Chinese regulators have ordered online platforms to ensure food delivery riders earn above the country’s minimum wage, that riders be freed from unreasonable demands placed upon them by algorithms, and that these workers have access to social security and a place in a union, in a likely financial blow to big delivery services companies such as Meituan.
The new proposed regulation to require all tutoring companies be non-profit that kill off a billionaire (losing 15 billion $) overnight and now this, hope China can keep this up :xi-clap:.
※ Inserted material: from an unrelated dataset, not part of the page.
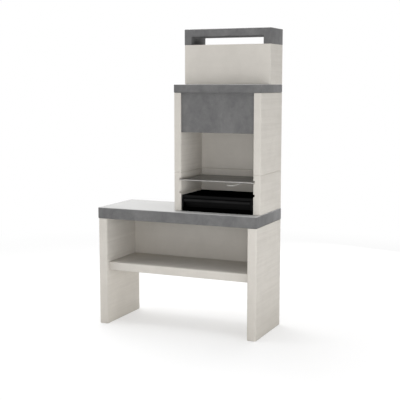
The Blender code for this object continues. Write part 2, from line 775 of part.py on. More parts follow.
def make_ash_drawer_tray(material, parent):
    front = PANEL_BACK + BED_GAP
    low = TUB_FLOOR + BED_GAP
    high = low + TRAY_HEIGHT
    faces = [
        level_face(TRAY_LEFT, TRAY_RIGHT, front, TRAY_BACK, low),
        wall(TRAY_LEFT, TRAY_RIGHT, low, high, y=front),
        wall(TRAY_LEFT, TRAY_RIGHT, low, high, y=TRAY_BACK, flip=True),
        wall(front, TRAY_BACK, low, high, x=TRAY_LEFT, flip=True),
        wall(front, TRAY_BACK, low, high, x=TRAY_RIGHT),
    ]
    return add_sheet("ash_drawer_tray", faces, TRAY_SHEET, material, parent)


def make_ash_drawer_front(material, parent):
    """A flat panel whose top edge rolls forward and down into a pull along its whole width."""
    centre_y = PANEL_BACK - DRAWER_ROLL_RADIUS
    centre_z = TUB_UNDERSIDE + DRAWER_ROLL_TOP - DRAWER_ROLL_RADIUS
    inner_radius = DRAWER_ROLL_RADIUS - SHEET
    angles = [DRAWER_ROLL_END * step / ROLL_STEPS for step in range(ROLL_STEPS + 1)]
    foot = TUB_FLOOR + BED_GAP
    outline = [(PANEL_BACK, foot)]
    for angle in angles:
        reach = DRAWER_ROLL_RADIUS
        outline.append((centre_y + reach * math.cos(angle), centre_z + reach * math.sin(angle)))
    for angle in reversed(angles):
        reach = inner_radius
        outline.append((centre_y + reach * math.cos(angle), centre_z + reach * math.sin(angle)))
    outline.append((PANEL_BACK - SHEET, foot))
    bm = prism(outline, TUB_LEFT + DRAWER_FRONT_INSET, TUB_RIGHT - DRAWER_FRONT_INSET, "X")
    return add_mesh("ash_drawer_front", bm, material, parent)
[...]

Its not really a matter of who owns the stock, its a matter of the actual capital fueling Chinese development and contributing to economic growth and investment and allowing for the gov to spend money on infrastructure and poverty alleviation and stuff like that. If a Chinese company goes public and raises money from foreign investors, it achieves its goal of intaking capital and funneling it into internal development, regardless of what happens to the stock owners. The stock can delist and go to 0, it wouldnt really matter would it? But the problem of capital flight is persistent still in China, I think you overestimate the internal ability of the Chinese economy to singlehandedly juggle all of the massive projects being undertaken across the country, especially in light of decades of financialization and speculative debt buildup. Also I think theres more capital than just american to think of, and either way, a complete political and economic expropriation by the state would absolutely trigger actual capital flight that comes with actual ramifications for the economic development of the country, which is why I think we dont see as much rattling, especially in light of all these recent attacks on China by the west. Dont underestimate the capability of the US and its allies to fuck over the whole world just to get their way.